Under a proposal endorsed by the Kenyan parliament, Kenya Airways is to be nationalised and folded with its hub Nairobi Jomo Kenyatta Airport into an aviation holding company.

In a vote on July 23, a majority of the parliament's lower house, the National Assembly, accepted a report by the parliamentary transport committee on nationalising the loss-making airline that had been debated on June 18. The first flag carrier in Africa to be privatised in 1995, Kenya Airways is currently 48.9% owned by the government and 7.8% by Air France-KLM.

A failed push for expansion and a slump in demand for air travel forced it to restructure USD2 billion of debt in 2017, while a later proposal to take over Nairobi's main airport to boost its revenue was rejected by the transport committee.

Kenya Airways Chairman Michael Joseph told Reuters that the vote was "great news", adding: “Nationalisation is what is necessary to compete on a level playing field. It is not what we want, but what we need.” He pointed to competitors such as Ethiopian Airlines (ET, Addis Ababa) that are both state-run and profitable.

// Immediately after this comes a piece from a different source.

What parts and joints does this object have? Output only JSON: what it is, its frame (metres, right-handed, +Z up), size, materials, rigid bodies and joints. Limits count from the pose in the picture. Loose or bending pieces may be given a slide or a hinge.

An implementation plan will now be devised by the government based on the recommendations of the parliament, Esther Koimett, principal secretary at the ministry of transport, told Reuters, adding: “The government is keen to take a consolidated view of aviation assets of the country in order to make sure they work in a coherent and efficient way to support the [Nairobi] hub.”

The transport committee report suggests that the new holding company would have four subsidiaries, one of which would operate Kenya Airways, and another running Jomo Kenyatta International. It also recommends a period of tax concessions for the holding company including an exemption from paying excise duty on aviation fuel.